Vishal Mega Mart is executing a strategy centered on broad market penetration and margin control. With 771 stores across 517 cities, including a strong presence in Tier II and III locations, the company is scaling its physical footprint aggressively. Its Q3 FY26 revenue grew 17% year-on-year to ₹3,670 crore, supported by a 9.6% increase in adjusted same-store sales. A cornerstone of its approach is the strong reliance on private labels, which account for approximately 74% of revenue, granting greater control over supply chains and profitability. This focus on own brands enables a tiered pricing structure, facilitating customer upgrades and driving same-store sales growth. Analysts largely favor this model, with a consensus "Buy" rating and an average price target suggesting significant upside potential, ranging from ₹156.25 to ₹175.50. The company holds a market capitalization of approximately ₹56,100 crore and trades at a P/E ratio of around 71.3. Its Return on Capital Employed (ROCE) stands at 13.1%, with Return on Equity (ROE) at 10.1%.

V2 Retail: Small-Town Momentum

V2 Retail is aggressively expanding its presence in Tier II and III cities, a strategy that has propelled 57% year-on-year revenue growth to ₹929 crore in Q3 FY26, fueled by a substantial 48% volume increase. The company operates 304 stores and aims to add approximately 150 new outlets in the coming year, reinforcing its focus on underserved markets. V2 Retail has achieved robust profitability, with EBITDA margins at 18.7% and a 99% surge in net profit to ₹102 crore in Q3 FY26. Its operational metrics are strong, boasting a ROCE of 16.9% and ROE of 23.3%. Despite this performance, the company trades at a P/E ratio of roughly 49.1 and has a market capitalization around ₹7,350 crore. Analyst sentiment is strongly positive, with a "Strong Buy" consensus and price targets that, while varied, often indicate substantial upside from its current share price of approximately ₹2,017.

Aditya Birla Fashion and Retail: The Premiumization Pivot

Aditya Birla Fashion and Retail (ABFRL) is strategically shifting towards premiumization and expanding its ethnic wear portfolio, aiming for mid-to-high single-digit like-to-like growth. While its revenue grew 8% year-on-year to ₹2,374 crore in Q3 FY26, the company reported a net loss of ₹137 crore (₹115 crore normalized). Its EBITDA margin improved to 15.6%, but persistent losses, a negative P/E ratio around -12.8 TTM, and a market capitalization of approximately ₹8,760 crore signal ongoing financial challenges. The company holds significant gross cash of ₹2,100 crore, which may provide a buffer for its restructuring and expansion plans. Analysts maintain a cautious "Hold" consensus for ABFRL, with price targets reflecting limited immediate upside. Its ROCE is negative at -2.87%, and ROE at -10.9%.
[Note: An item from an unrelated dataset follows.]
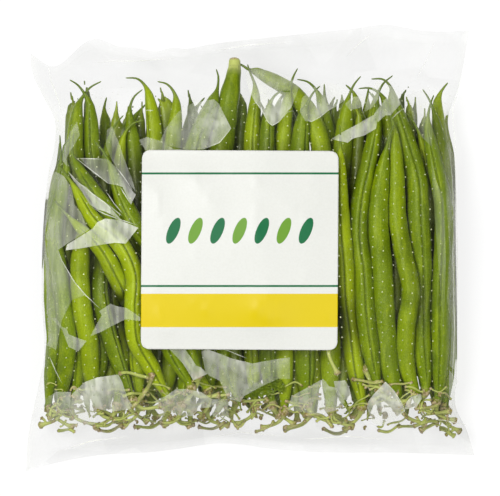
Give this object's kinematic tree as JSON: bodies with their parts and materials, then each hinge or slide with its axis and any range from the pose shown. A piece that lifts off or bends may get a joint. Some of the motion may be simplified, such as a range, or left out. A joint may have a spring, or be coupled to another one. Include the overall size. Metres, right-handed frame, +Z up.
{
  "type": "green bean bundle",
  "caption": "Clear film bag packed with fine green beans lying side by side, stalks at one end and tips at the other, with a plain label on its front.",
  "frame": {"origin": "under the middle of the bag's overall outline, on the surface that the bag lies on", "axes": "+X across the bag to the right as seen from its front, +Y from the stalk ends to the tips, +Z up through the bag's depth from its flat back to its labelled front"},
  "size_m": [0.176, 0.1754, 0.044],
  "materials": {
    "pods": "satin",
    "film": "gloss",
    "label": "satin"
  },
  "bodies": {
    "root": {"front_bean_1": "pods", "front_bean_2": "pods", "front_bean_3": "pods", "front_bean_4": "pods", "front_bean_5": "pods", "front_bean_6": "pods", "front_bean_7": "pods", "front_bean_8": "pods", "front_bean_9": "pods", "front_bean_10": "pods", "front_bean_11": "pods", "front_bean_12": "pods", "front_bean_13": "pods", "front_bean_14": "pods", "front_bean_15": "pods", "front_bean_16": "pods", "front_bean_17": "pods", "front_bean_18": "pods", "front_bean_19": "pods", "front_bean_20": "pods", "front_bean_21": "pods", "front_bean_22": "pods", "front_bean_23": "pods", "front_bean_24": "pods", "front_bean_25": "pods", "front_bean_26": "pods", "front_bean_27": "pods", "front_bean_28": "pods", "front_bean_29": "pods", "front_bean_30": "pods", "front_bean_31": "pods", "front_bean_32": "pods", "front_bean_33": "pods", "front_bean_34": "pods", "front_bean_35": "pods", "front_bean_36": "pods", "back_bean_1": "pods", "back_bean_2": "pods", "back_bean_3": "pods", "back_bean_4": "pods", "back_bean_5": "pods", "back_bean_6": "pods", "back_bean_7": "pods", "back_bean_8": "pods", "back_bean_9": "pods", "back_bean_10": "pods", "back_bean_11": "pods", "back_bean_12": "pods", "back_bean_13": "pods", "back_bean_14": "pods", "back_bean_15": "pods", "back_bean_16": "pods", "inner_beans_1": "pods", "inner_beans_2": "pods", "inner_beans_3": "pods", "inner_beans_4": "pods", "inner_beans_5": "pods", "inner_beans_6": "pods", "film_bag": "film", "label": "label"}
  },
  "joints": []
}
The Valuation Gap and Divergent Outlooks

The Indian retail sector, projected to reach $2 trillion by 2032, presents significant growth opportunities. However, the distinct financial health and strategic focus of its players lead to varied market assessments. Vishal Mega Mart, trading at a P/E of ~71.3, is priced near the industry average P/E of 76.98, supported by consistent profitability and "Buy" recommendations. V2 Retail, with a P/E of ~49.1 and strong growth metrics, also commands a "Strong Buy" rating, suggesting market confidence in its aggressive expansion strategy. In contrast, ABFRL's "Hold" rating and negative P/E reflect investor concerns over its path to profitability amidst its premiumization push, despite substantial revenue and brand portfolio growth. The differing analyst targets and valuation multiples underscore the market's nuanced view on sustainable growth versus strategic transformation within India's dynamic retail environment.

Risk Factors

For ABFRL, the primary risk lies in its sustained net losses and the long gestation period for its premiumization and digital-first strategies to yield consistent profitability. The company's debt-to-equity ratio of 0.91 also warrants attention. V2 Retail, despite its impressive growth, faces the risk of market saturation in its chosen smaller cities and the sustainability of its high P/E multiple should growth falter. Its historical ROE of 10.6% over three years, compared to its recent performance, suggests a need to monitor long-term capital efficiency. Vishal Mega Mart's valuation at a P/E of over 70, while supported by strong performance, might present a risk if market expectations for continued high growth are not met, or if competitive pressures intensify. Infrastructure challenges, such as road constructions affecting store operations, have also been noted as temporary operational constraints.